### THE EXERCISE
Consider the listing below. Extract exactly the lines from the line containing "Write the Blender" to the line containing "screw's hex nut.", both included.

### DATA SHOWN

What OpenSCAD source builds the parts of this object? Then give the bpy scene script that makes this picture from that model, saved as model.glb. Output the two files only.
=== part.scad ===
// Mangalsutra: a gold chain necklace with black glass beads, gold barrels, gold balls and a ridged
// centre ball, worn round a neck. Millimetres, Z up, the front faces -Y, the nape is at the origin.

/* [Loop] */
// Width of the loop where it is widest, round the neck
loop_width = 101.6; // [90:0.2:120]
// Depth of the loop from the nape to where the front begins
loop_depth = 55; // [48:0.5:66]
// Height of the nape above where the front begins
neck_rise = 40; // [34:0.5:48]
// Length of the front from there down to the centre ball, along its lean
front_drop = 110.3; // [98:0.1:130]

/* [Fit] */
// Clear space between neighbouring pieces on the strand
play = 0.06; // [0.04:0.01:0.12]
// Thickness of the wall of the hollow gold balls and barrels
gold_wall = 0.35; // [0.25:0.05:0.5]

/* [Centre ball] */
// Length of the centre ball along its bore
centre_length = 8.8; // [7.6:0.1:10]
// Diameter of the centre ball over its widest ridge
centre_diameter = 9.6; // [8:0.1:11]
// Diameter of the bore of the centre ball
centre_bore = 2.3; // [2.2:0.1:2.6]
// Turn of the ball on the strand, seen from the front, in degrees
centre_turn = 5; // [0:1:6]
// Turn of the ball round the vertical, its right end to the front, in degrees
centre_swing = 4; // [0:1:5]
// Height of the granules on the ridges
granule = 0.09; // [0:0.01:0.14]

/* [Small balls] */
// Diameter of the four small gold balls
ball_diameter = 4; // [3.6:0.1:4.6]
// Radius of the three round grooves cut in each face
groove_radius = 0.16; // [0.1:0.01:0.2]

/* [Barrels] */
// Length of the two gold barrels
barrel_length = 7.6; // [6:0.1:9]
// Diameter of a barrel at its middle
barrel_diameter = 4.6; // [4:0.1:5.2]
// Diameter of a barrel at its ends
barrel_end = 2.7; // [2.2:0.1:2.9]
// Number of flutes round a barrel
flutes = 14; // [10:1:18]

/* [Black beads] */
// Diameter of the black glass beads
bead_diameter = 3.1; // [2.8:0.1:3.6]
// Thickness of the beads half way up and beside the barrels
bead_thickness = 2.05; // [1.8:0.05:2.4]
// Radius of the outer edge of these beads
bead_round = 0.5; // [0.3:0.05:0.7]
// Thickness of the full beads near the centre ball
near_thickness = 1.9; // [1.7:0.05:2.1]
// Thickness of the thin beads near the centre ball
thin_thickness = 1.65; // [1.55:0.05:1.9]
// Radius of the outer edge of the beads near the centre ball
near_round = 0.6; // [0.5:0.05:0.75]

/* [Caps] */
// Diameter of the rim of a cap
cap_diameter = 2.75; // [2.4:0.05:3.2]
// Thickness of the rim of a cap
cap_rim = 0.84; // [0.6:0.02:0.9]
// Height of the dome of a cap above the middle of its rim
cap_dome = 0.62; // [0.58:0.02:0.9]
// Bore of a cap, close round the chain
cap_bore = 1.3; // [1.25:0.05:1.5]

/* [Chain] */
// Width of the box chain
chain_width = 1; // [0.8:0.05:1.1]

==

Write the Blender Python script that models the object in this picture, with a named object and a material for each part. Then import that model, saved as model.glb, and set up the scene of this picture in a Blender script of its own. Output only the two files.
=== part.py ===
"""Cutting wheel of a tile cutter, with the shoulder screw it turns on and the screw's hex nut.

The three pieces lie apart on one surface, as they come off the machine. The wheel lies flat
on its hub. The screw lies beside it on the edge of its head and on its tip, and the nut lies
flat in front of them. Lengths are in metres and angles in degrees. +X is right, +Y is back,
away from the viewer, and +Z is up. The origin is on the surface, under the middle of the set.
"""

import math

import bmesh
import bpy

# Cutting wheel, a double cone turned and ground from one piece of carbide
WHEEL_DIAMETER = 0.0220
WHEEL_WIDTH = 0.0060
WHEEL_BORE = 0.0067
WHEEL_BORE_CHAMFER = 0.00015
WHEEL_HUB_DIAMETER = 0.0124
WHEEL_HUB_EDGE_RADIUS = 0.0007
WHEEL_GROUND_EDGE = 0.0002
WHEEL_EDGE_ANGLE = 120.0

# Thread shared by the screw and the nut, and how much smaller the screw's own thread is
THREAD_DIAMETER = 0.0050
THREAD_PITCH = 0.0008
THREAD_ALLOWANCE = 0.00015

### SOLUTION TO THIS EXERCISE
Write the Blender Python script that models the object in this picture, with a named object and a material for each part. Then import that model, saved as model.glb, and set up the scene of this picture in a Blender script of its own. Output only the two files.
=== part.py ===
"""Cutting wheel of a tile cutter, with the shoulder screw it turns on and the screw's hex nut.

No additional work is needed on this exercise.